[START Data]
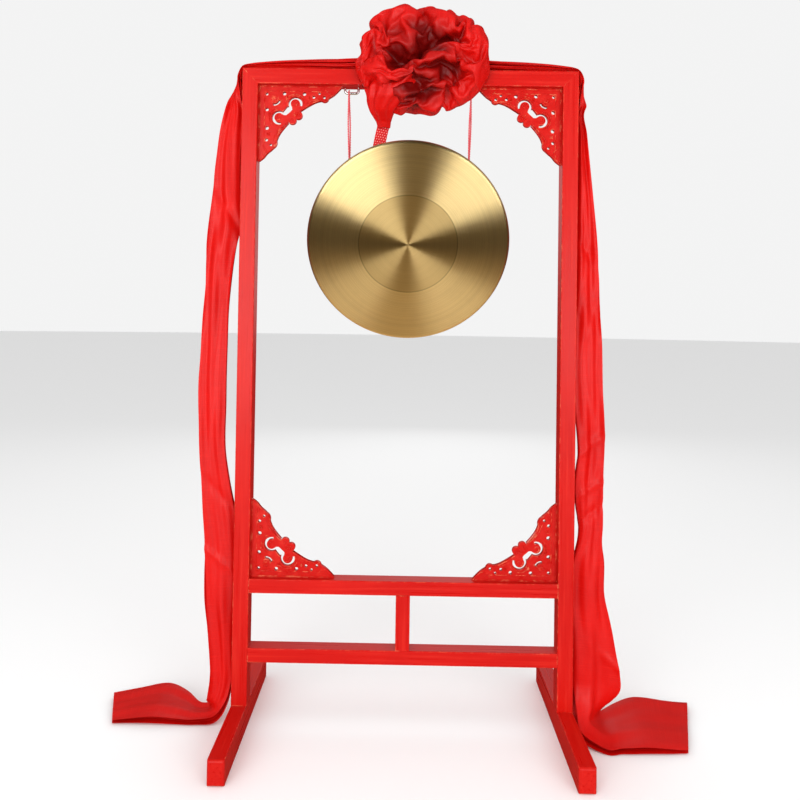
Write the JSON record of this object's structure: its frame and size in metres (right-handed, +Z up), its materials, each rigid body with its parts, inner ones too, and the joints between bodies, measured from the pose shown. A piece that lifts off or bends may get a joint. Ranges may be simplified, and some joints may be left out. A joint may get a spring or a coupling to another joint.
{
  "type": "tam tam gong",
  "caption": "Round brass gong with a turned-back rim, hung by looped cords from a red frame stand with carved corner brackets, a silk rosette and a long sash.",
  "frame": {"origin": "on the floor, below the middle of the stand", "axes": "+Z up, +X along the top rail to the right as the player faces the gong, -Y the side of the gong's face"},
  "size_m": [1.0864, 0.366, 1.29],
  "materials": {
    "red_lacquer": "glossy red lacquer over hardwood",
    "beech": "plain turned",
    "steel": "zinc plated",
    "chrome_wire": "bright plated",
    "red_silk": "satin silk",
    "woven_tie": "dotted woven braid",
    "red_cord": "twisted cord",
    "brass": "lathe-turned"
  },
  "bodies": {
    "stand": {"top_rail": "red_lacquer", "left_post": "red_lacquer", "right_post": "red_lacquer", "panel_rail": "red_lacquer", "lower_rail": "red_lacquer", "centre_strut": "red_lacquer", "left_foot": "red_lacquer", "right_foot": "red_lacquer", "bracket_top_left": "red_lacquer", "bracket_top_right": "red_lacquer", "bracket_bottom_left": "red_lacquer", "bracket_bottom_right": "red_lacquer", "mitre_dowels": "beech", "foot_screws": "steel", "bracket_pins": "beech", "left_hook": "chrome_wire", "right_hook": "chrome_wire", "rosette": "red_silk", "rosette_tie": "woven_tie", "tie_tail": "woven_tie", "sash_left": "red_silk", "sash_right": "red_silk"},
    "hangers": {"left_cord": "red_cord", "right_cord": "red_cord", "left_knot": "red_cord", "right_knot": "red_cord"},
    "gong": {"gong": "brass"}
  },
  "joints": [
    {"name": "gong_swing", "type": "hinge", "parent": "stand", "child": "hangers", "pos_m": [0, 0, 1.13], "axis": [1, 0, 0], "range_deg": [-15, 15], "deforming": ["tie_tail"]},
    {"name": "gong_tilt", "type": "hinge", "parent": "hangers", "child": "gong", "pos_m": [0, 0, 0.999], "axis": [1, 0, 0], "range_deg": [-10, 10]}
  ]
}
[END Data]
■ Instruction
Write out all the data again, exactly as it appears.

■ Written response
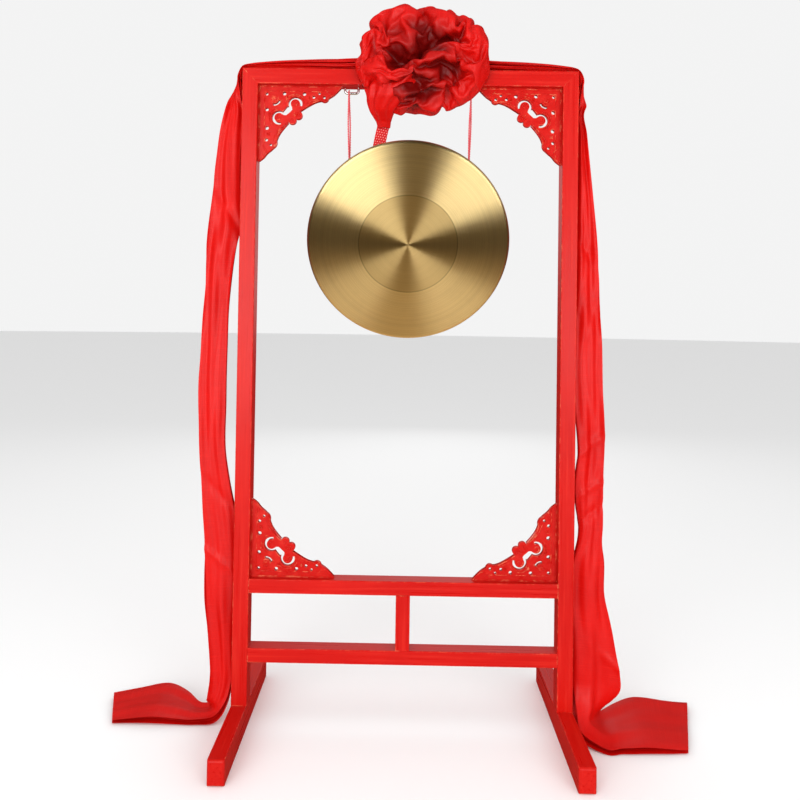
Write the JSON record of this object's structure: its frame and size in metres (right-handed, +Z up), its materials, each rigid body with its parts, inner ones too, and the joints between bodies, measured from the pose shown. A piece that lifts off or bends may get a joint. Ranges may be simplified, and some joints may be left out. A joint may get a spring or a coupling to another joint.
{
  "type": "tam tam gong",
  "caption": "Round brass gong with a turned-back rim, hung by looped cords from a red frame stand with carved corner brackets, a silk rosette and a long sash.",
  "frame": {"origin": "on the floor, below the middle of the stand", "axes": "+Z up, +X along the top rail to the right as the player faces the gong, -Y the side of the gong's face"},
  "size_m": [1.0864, 0.366, 1.29],
  "materials": {
    "red_lacquer": "glossy red lacquer over hardwood",
    "beech": "plain turned",
    "steel": "zinc plated",
    "chrome_wire": "bright plated",
    "red_silk": "satin silk",
    "woven_tie": "dotted woven braid",
    "red_cord": "twisted cord",
    "brass": "lathe-turned"
  },
  "bodies": {
    "stand": {"top_rail": "red_lacquer", "left_post": "red_lacquer", "right_post": "red_lacquer", "panel_rail": "red_lacquer", "lower_rail": "red_lacquer", "centre_strut": "red_lacquer", "left_foot": "red_lacquer", "right_foot": "red_lacquer", "bracket_top_left": "red_lacquer", "bracket_top_right": "red_lacquer", "bracket_bottom_left": "red_lacquer", "bracket_bottom_right": "red_lacquer", "mitre_dowels": "beech", "foot_screws": "steel", "bracket_pins": "beech", "left_hook": "chrome_wire", "right_hook": "chrome_wire", "rosette": "red_silk", "rosette_tie": "woven_tie", "tie_tail": "woven_tie", "sash_left": "red_silk", "sash_right": "red_silk"},
    "hangers": {"left_cord": "red_cord", "right_cord": "red_cord", "left_knot": "red_cord", "right_knot": "red_cord"},
    "gong": {"gong": "brass"}
  },
  "joints": [
    {"name": "gong_swing", "type": "hinge", "parent": "stand", "child": "hangers", "pos_m": [0, 0, 1.13], "axis": [1, 0, 0], "range_deg": [-15, 15], "deforming": ["tie_tail"]},
    {"name": "gong_tilt", "type": "hinge", "parent": "hangers", "child": "gong", "pos_m": [0, 0, 0.999], "axis": [1, 0, 0], "range_deg": [-10, 10]}
  ]
}